Why is this important?  One example is the Federal Stimulus Package of 2009 has a significant focus on workforce development.  The current approach might surprise someone not in the field.  The granularity in working with individuals is heartening: student information system users want to be able to watch students (in this case workers, often in a community college or other re-training program) longitudinally.  Imagine a graph auto-scrolling to the right showing lines for income, education, hours working per week, employment or other benefits received, language skills—then add lines for macro events such as employment rates in that county, state or country, and other data.  While a more quantitative analyst might want to group students together to look for trends or who are leading or lagging indicators, the individual educators, program managers, Department of Labor professionals and others want to be able to see time passing—a dashboard ‘case history’ or ‘life story’ of helping an individual succeed in transitioning from the old economy to the new, from an older life to a newer one.

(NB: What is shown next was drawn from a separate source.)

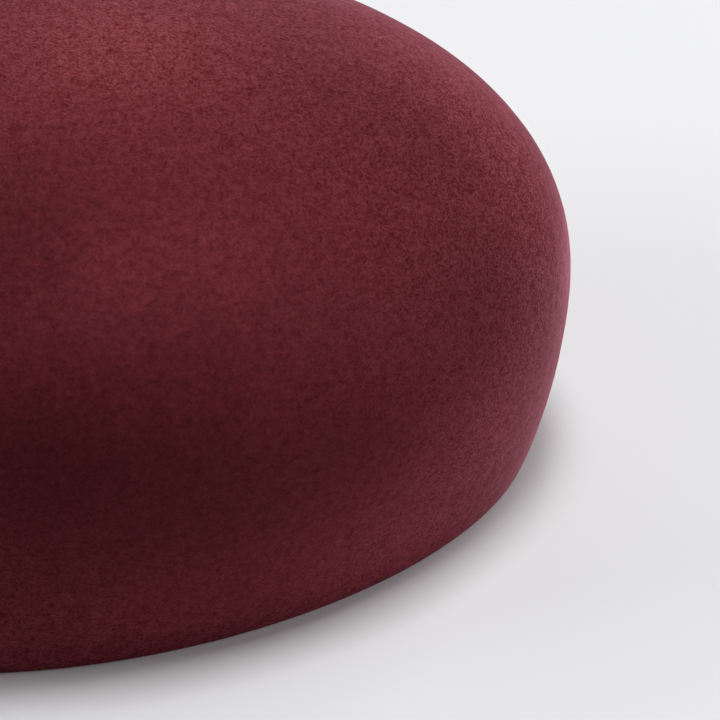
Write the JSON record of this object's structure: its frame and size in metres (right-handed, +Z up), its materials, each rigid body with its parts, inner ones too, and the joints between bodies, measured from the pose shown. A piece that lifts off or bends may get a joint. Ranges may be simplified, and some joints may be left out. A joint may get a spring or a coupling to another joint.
{
  "type": "brimless felt hat",
  "caption": "Soft rounded felt hat without a brim, one piece with an egg-shaped plan, fuller above its plain cut mouth, hollow and open below.",
  "frame": {"origin": "middle of the mouth, on the surface that the hat stands on", "axes": "+X towards the front of the hat, which is the narrower end, +Y to the wearer's left, +Z up"},
  "size_m": [0.2201, 0.1799, 0.101],
  "materials": {
    "felt": "burgundy wool felt with a short brushed nap"
  },
  "bodies": {
    "root": {"crown": "felt"}
  },
  "joints": []
}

How will it look?  While there are amazing folks out there doing static knowledge visualization, this is different, and it’s harder to find folks doing it well.

–          There’s nothing wrong with using the old clock metaphor.  We see clocks so many times that it’s surprising more analysts and presenters don’t leverage the icon burn-in.

–          Traditional bar graphs can be functional, but again it forces on to move their eyes and mind to the right to express the flow of time.  Tufte made this representation famous, while the time aspect is more similar to bar graphs where one imagines time progressing, we can see relative changes in space and other variables in time.

–          Proper respect goes to my old company MicroStrategy for using the latest Web 2.0 technologies to produce cool dashboards like this (including a longitudinal scroll bar of sorts in the upper right) which, because of their large partner base, are commonly seen in analytic software now.

–          Imagine a static print view of the image seen in this fun video at about 1 minute 8 seconds in with the cascading, serial flow from the printers.  The cascade concept, whether here or elsewhere, leverages the natural burn-in from our experience with gravity and entropy: things tend to go down, and they tend to move from the start in any direction they can flow (in a graph, the y axis is symbiotically a wall, and moving across x is the only direction anything can flow).

–          We’ll probably have to rely on manually scrolling for a while, as one can do at the bottom of this dashboard.

–          The really nice solution can be seen here at 2:15 in the video (even better with tracers at 3:20) which is brought to you by, guess who, Google.